This paper presents new findings from analyses of a random fractional kinematic wave equation (rfKWE) for overland flow. The rfKWE is featured with orders of temporal and spatial fractional derivatives and with the roughness parameter, the effective rainfall intensity and infiltration rate as random variables. The new solutions are derived with the aid of a numerical method named the homotopy perturbation method (HPM) and approximate solutions are presented for different situations. The solutions are evaluated with data from overland flow flumes with simulated rainfall in the laboratory. The results suggest that on an infiltrating surface the temporal nonlocality of overland flow represented by the temporal order of fractional derivatives diminishes over time while the spatial nonlocality manifested by the spatial order of fractional derivatives continue if there is overland flow.
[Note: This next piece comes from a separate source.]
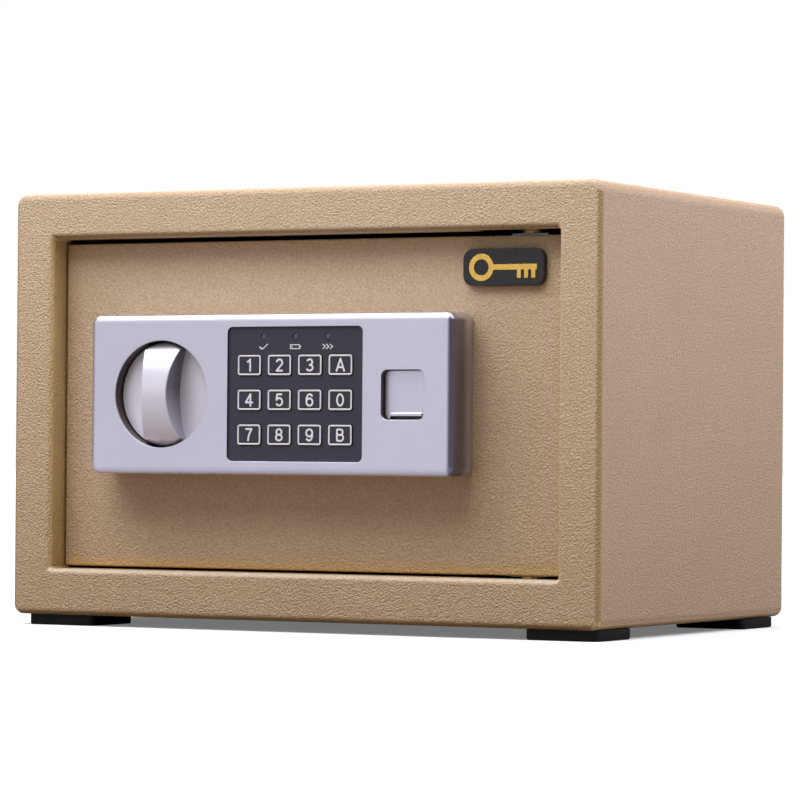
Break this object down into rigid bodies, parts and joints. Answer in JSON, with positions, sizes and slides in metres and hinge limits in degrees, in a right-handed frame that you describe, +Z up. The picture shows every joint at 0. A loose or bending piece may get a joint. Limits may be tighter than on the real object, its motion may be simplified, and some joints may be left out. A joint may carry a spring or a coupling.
{
  "type": "in-room safe",
  "caption": "Compact hotel safe with a recessed hinged door, keypad and knob panel, sliding lock bolts driven by the knob, emergency key lock and felt-lined interior.",
  "frame": {"origin": "centre of the footprint at floor level, midway between the knob's crown and the rear flange", "axes": "+X to the right seen from the front, +Y from the door towards the rear, +Z up"},
  "size_m": [0.31, 0.2245, 0.205],
  "materials": {
    "body_paint": "textured powder coat",
    "bright_steel": "polished, nickel plated",
    "zinc_steel": "zinc plated sheet and turned steel",
    "brass": "turned, satin",
    "panel_silver": "silver painted, satin",
    "fascia_slate": "satin slate",
    "key_slate": "satin slate",
    "silicone": "translucent grey",
    "board_green": "solder mask",
    "lamp_lens": "clear diffused",
    "foot_rubber": "matt",
    "felt": "needle felt",
    "badge_black": "lacquered",
    "badge_gold": "gilt, polished",
    "coil_tape": "wound copper under tape",
    "black_plastic": "fine grain",
    "cell_jacket": "printed foil",
    "red_plastic": "glossy",
    "cable_jacket": "vinyl"
  },
  "bodies": {
    "cabinet": {"body_shell": "body_paint", "rear_panel": "body_paint", "bolt_keeper": "body_paint", "hinge_bracket_top": "zinc_steel", "hinge_bracket_bottom": "zinc_steel", "floor_mat": "felt", "rubber_feet": "foot_rubber"},
    "door": {"door_plate": "body_paint", "lock_chassis": "body_paint", "back_cover": "body_paint", "cover_screws": "bright_steel", "hinge_leaf_top": "zinc_steel", "hinge_leaf_bottom": "zinc_steel", "hinge_pins": "bright_steel", "hinge_washers": "brass", "panel_housing": "panel_silver", "keypad_fascia": "fascia_slate", "keypad_mat": "silicone", "control_board": "board_green", "board_screws": "zinc_steel", "indicator_leds": "lamp_lens", "panel_screws": "zinc_steel", "badge_plate": "badge_black", "badge_emblem": "badge_gold", "spindle_bush": "brass", "guide_studs": "zinc_steel", "solenoid_yoke": "zinc_steel", "solenoid_coil": "coil_tape", "plunger_spring": "zinc_steel", "key_cylinder": "brass", "cylinder_nut": "zinc_steel", "battery_holder": "black_plastic", "battery_cells": "cell_jacket", "battery_contacts": "zinc_steel", "reset_switch": "black_plastic", "wire_harness": "cable_jacket"},
    "knob_shaft": {"knob": "panel_silver", "spindle": "zinc_steel", "spindle_clip": "zinc_steel", "crank": "zinc_steel"},
    "bolt_carriage": {"bolt_carrier": "zinc_steel", "lock_bolts": "bright_steel"},
    "plunger_core": {"plunger": "zinc_steel"},
    "key_barrel": {"key_plug": "brass", "key_cam": "zinc_steel"},
    "key_cap": {"key_cover": "panel_silver"},
    "battery_lid": {"battery_cover": "black_plastic"},
    "reset_cap": {"reset_button": "red_plastic"},
    "key_1_cap": {"key_1": "key_slate"},
    "key_2_cap": {"key_2": "key_slate"},
    "key_3_cap": {"key_3": "key_slate"},
    "key_a_cap": {"key_a": "key_slate"},
    "key_4_cap": {"key_4": "key_slate"},
    "key_5_cap": {"key_5": "key_slate"},
    "key_6_cap": {"key_6": "key_slate"},
    "key_0_cap": {"key_0": "key_slate"},
    "key_7_cap": {"key_7": "key_slate"},
    "key_8_cap": {"key_8": "key_slate"},
    "key_9_cap": {"key_9": "key_slate"},
    "key_b_cap": {"key_b": "key_slate"}
  },
  "joints": [
    {"name": "door_swing", "type": "hinge", "parent": "cabinet", "child": "door", "pos_m": [0.112, -0.07775, 0.105], "axis": [0, 0, 1], "range_deg": [0, 100]},
    {"name": "knob_turn", "type": "hinge", "parent": "door", "child": "knob_shaft", "pos_m": [-0.0678, -0.09975, 0.1096], "axis": [0, -1, 0], "range_deg": [0, 90.05]},
    {"name": "bolt_throw", "type": "slide", "parent": "door", "child": "bolt_carriage", "axis": [-1, 0, 0], "range_m": [0, 0.018]},
    {"name": "plunger_travel", "type": "slide", "parent": "door", "child": "plunger_core", "axis": [0, 0, 1], "range_m": [-0.005, 0], "deforming": ["plunger_spring"]},
    {"name": "key_turn", "type": "hinge", "parent": "door", "child": "key_barrel", "pos_m": [0.06, -0.07775, 0.1093], "axis": [0, 1, 0], "range_deg": [0, 90]},
    {"name": "key_cover_pull", "type": "slide", "parent": "door", "child": "key_cap", "axis": [0, -1, 0], "range_m": [0, 0.02]},
    {"name": "battery_lid_slide", "type": "slide", "parent": "door", "child": "battery_lid", "axis": [1, 0, 0], "range_m": [0, 0.054]},
    {"name": "reset_press", "type": "slide", "parent": "door", "child": "reset_cap", "axis": [0, -1, 0], "range_m": [0, 0.002]},
    {"name": "key_1_press", "type": "slide", "parent": "door", "child": "key_1_cap", "axis": [0, 1, 0], "range_m": [0, 0.0007]},
    {"name": "key_2_press", "type": "slide", "parent": "door", "child": "key_2_cap", "axis": [0, 1, 0], "range_m": [0, 0.0007]},
    {"name": "key_3_press", "type": "slide", "parent": "door", "child": "key_3_cap", "axis": [0, 1, 0], "range_m": [0, 0.0007]},
    {"name": "key_a_press", "type": "slide", "parent": "door", "child": "key_a_cap", "axis": [0, 1, 0], "range_m": [0, 0.0007]},
    {"name": "key_4_press", "type": "slide", "parent": "door", "child": "key_4_cap", "axis": [0, 1, 0], "range_m": [0, 0.0007]},
    {"name": "key_5_press", "type": "slide", "parent": "door", "child": "key_5_cap", "axis": [0, 1, 0], "range_m": [0, 0.0007]},
    {"name": "key_6_press", "type": "slide", "parent": "door", "child": "key_6_cap", "axis": [0, 1, 0], "range_m": [0, 0.0007]},
    {"name": "key_0_press", "type": "slide", "parent": "door", "child": "key_0_cap", "axis": [0, 1, 0], "range_m": [0, 0.0007]},
    {"name": "key_7_press", "type": "slide", "parent": "door", "child": "key_7_cap", "axis": [0, 1, 0], "range_m": [0, 0.0007]},
    {"name": "key_8_press", "type": "slide", "parent": "door", "child": "key_8_cap", "axis": [0, 1, 0], "range_m": [0, 0.0007]},
    {"name": "key_9_press", "type": "slide", "parent": "door", "child": "key_9_cap", "axis": [0, 1, 0], "range_m": [0, 0.0007]},
    {"name": "key_b_press", "type": "slide", "parent": "door", "child": "key_b_cap", "axis": [0, 1, 0], "range_m": [0, 0.0007]}
  ],
  "couplings": [
    {"joint": "knob_turn", "follows": "bolt_throw", "rad_per_m": 87.266}
  ]
}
It shows that the widely used unit discharge-height relationship is a special case of the solution of the rfKWE. Procedures are demonstrated for determining the fractional roughness coefficient,

n_{f}

, the order of spatial fractional derivatives,

ρ

, and the steady-state infiltration rate during the overland flow,

A_{s}

. The analyses of the data show that the mean spatial order of fractional derivatives is

ρ = 1.25

, the mean flow pattern parameter

m = 1.50

, and the mean fractional roughness coefficient is

n_{f} = 0.002

which is smaller than the conventional roughness coefficient,

n = 0.108

. With these average values of the parameters and their standard deviations, simulations were performed to demonstrate the use of the methods, which is also a comparison of the classic KWE and rfKWE models.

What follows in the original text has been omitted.